I make the coffee – and then, as soon as I’ve got that on the go, I put the pan on the gas hob and put it on low heat. Then, I get a knob of butter, put that on there. Melt the butter. Put a couple of teaspoons of brown sugar in (I’m a bit of a sugar addict) and then sprinkle some cinnamon, sprinkle some nutmeg, sprinkle some cardamon powder and a little bit of salt. In the winter, it’s particularly nice, as it all starts to heat up and smell sort of christmassy. It’s delicious! Onto that, I drop the porridge and sauté it. 

 

 

 

 

 

Boom! What else do you usually get up to? 

Let’s work methodically! Put the radio on, listen to the World Service. Listen to classical music on Radio 3. And then, at 9:45am, I listen to the Daily Service on Radio 4. Although I’m not really religious, I like the ‘Let’s be nice to everyone’ mellow vibe. I love hymns. Then, it’s looking like it’s nearly time for elevenses. Time for another coffee. 

 

What do you do to relax?

I really like watching Star Trek and Star Wars. It’s a bit like a meditation. I’ve got A New Hope on a video – and, when I put it on, it’s like when you give a baby a dummy. So, I do that and I listen to music too – that’s very good fun. I love the ritual and the physicality of putting a record on. I’m very strongly against listening to music on a phone, or a computer – I just cannot get into it. Hmm, what else? Making music’s quite good fun. Relaxing, reading. I do a lot of reading, I go and buy the newspaper – The Guardian. Yes! That’s it. 

 

 

 

 

 

You’re a Fall fan, aren’t you? Did you hear Mark E. Smith only had one chair in his house so he couldn’t have guests?
Did he really! [Laughs] I’ve got a nice photo of him here from the obituary [points to black and white cutting of Mark E. Smith by kitchen sink]. He’s quite young. And I’ve got another photo of him here... That was just from the newspaper when he died. 

 

Would you have wanted to meet him?

Not really, because, unless I could have lived in Manchester and developed a long ten-year relationship with him, it would have been me being like, “UHHH, you’re Mark E. Smith” and him going, “Get out of my way, you dick!” So, no. 

 

Which is probably what he would have said, knowing his reputation...

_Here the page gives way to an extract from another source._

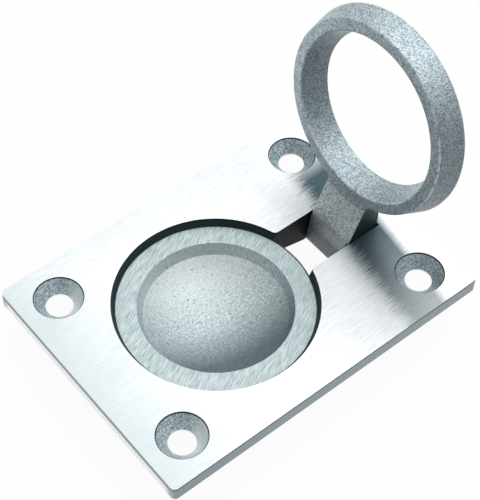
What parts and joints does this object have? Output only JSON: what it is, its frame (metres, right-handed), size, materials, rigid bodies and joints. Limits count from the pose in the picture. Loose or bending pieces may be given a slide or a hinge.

Well, I think it was a lottery. He was very ill and grumpy from being ill, and sort of speedy... But I know people that knew him that say he was really nice. 

 

 

 

 

 

 

 

Have you ever tried to get into the headspace of another person when songwriting? 

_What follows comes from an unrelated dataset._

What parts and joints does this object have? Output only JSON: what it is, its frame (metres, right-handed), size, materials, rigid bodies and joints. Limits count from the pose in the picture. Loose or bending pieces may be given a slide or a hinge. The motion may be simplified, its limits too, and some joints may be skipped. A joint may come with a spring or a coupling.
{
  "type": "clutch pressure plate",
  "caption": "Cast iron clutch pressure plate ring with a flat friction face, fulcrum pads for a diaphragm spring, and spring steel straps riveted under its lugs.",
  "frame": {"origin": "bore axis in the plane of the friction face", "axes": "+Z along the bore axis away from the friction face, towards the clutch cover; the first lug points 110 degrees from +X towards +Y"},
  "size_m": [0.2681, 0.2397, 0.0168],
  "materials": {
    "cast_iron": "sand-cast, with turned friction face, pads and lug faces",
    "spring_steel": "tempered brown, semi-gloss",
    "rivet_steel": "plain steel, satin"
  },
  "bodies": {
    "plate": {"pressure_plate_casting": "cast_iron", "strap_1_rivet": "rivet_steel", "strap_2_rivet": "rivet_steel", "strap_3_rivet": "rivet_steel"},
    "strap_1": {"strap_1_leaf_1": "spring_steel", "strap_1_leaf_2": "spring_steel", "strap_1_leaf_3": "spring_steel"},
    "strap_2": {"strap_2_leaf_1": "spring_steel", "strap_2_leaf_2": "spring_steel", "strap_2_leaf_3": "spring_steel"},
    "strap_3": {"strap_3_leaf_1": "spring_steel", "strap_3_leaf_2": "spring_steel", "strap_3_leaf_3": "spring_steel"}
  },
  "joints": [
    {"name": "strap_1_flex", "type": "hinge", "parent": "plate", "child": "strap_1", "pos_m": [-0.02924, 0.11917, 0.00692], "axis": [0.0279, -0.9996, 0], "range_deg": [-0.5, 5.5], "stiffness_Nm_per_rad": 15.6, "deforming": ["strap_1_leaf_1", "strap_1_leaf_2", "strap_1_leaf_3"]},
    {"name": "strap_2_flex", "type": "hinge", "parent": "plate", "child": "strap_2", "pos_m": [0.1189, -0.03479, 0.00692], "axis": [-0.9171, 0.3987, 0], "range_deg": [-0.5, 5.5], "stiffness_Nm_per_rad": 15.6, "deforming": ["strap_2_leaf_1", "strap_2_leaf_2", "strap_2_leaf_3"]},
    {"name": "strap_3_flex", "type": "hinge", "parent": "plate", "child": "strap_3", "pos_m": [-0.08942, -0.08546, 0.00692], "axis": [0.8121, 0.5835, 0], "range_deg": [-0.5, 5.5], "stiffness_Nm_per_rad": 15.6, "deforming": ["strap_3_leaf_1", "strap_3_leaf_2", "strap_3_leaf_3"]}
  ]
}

No! I can’t do it – I’m an egomaniac. Because, as soon as I start to try and get into the headspace of another person, it usually ends up being a little bit of me – and, usually, it’s something that I think’s wrong with me. Because, I come from a super privileged background. I’ve got this incredibly expensive education, I’m white, I’m male, I come from a Tory family… all of these aces that I hold! So, although I’ve managed to burn most of it out and rebel against it, a lot of it’s still in there – and I think that’s what comes out. So, if I adopt another persona, that stuff comes out. 

 

Do you resent your upbringing?

Yes and no. I’m happy now and it’s good the way things have turned out, but I went to Harrow School. Of all the public schools, they’re the worst, in my opinion. They were horrible. I wasn’t bullied or anything, particularly – I was just made to feel like a weirdo. Everyone used to say I was on drugs, which I wasn’t. I was kind of straight edge! But I can’t really resent it, because my parents had spent all this money on it and I got a really good education. The teachers were really great, but Harrovians tend to be rich and thick... Some of them were nice, but the ones I was rolling with were quite bad. 

 

 

 

 

Have you ever had fans come up to you, not knowing that your work is totally satirical?
At a gig, a young woman and a tall man both came up on stage after I was packing up. I was ready, as usual, to have a conversation and accept compliments – but this girl was definitely accusing me of doing something bad. She was saying, “How do you feel about guys singing along with the lyrics of Life is a Rehearsal?” She was saying that I should feel awkward that guys were chanting this line, because she was implying that the guys in the crowd weren’t singing it ironically, they’re singing it like a football chant. And I agree with that – I do feel uncomfortable when that happens, because I don’t know what they mean when they’re singing it. I know what I mean, but I don’t know what they mean. But I was thinking about this, and how dare I assume that they are incapable of irony themselves and are not just full bloodily enjoying the whole thing, knowing exactly what I mean and singing along with that? Until somebody presents to me a really good argument, explaining that the whole thing is misguided and dangerous and that I shouldn’t be doing it, I’ll carry on doing it. 

 

 

 

 

I think you’d be the first person to know if it was dangerous though, surely…
I don’t know about that, because I don’t think very carefully about what I’m about to sing. I write it down as it occurs to me – if it’s good, I sing it. I don’t really do too much editing. It sort of comes automatically. If I ever try to deliberately write something out, it becomes kind of boring. Now, I’m reading about patriarchy, so I’m dying to write the ultimate song about that or what’s going on right now with Weinstein – but, if I try to do that, I find out very quickly that I don’t really know what’s going on. I get kind of clueless – so, instead of doing that, I don’t do anything. I wait until I’m at work and think of some funny line, write that down, string it out into a couple of verses which rhyme and I then hopefully will have dealt with the issue, if I do that enough.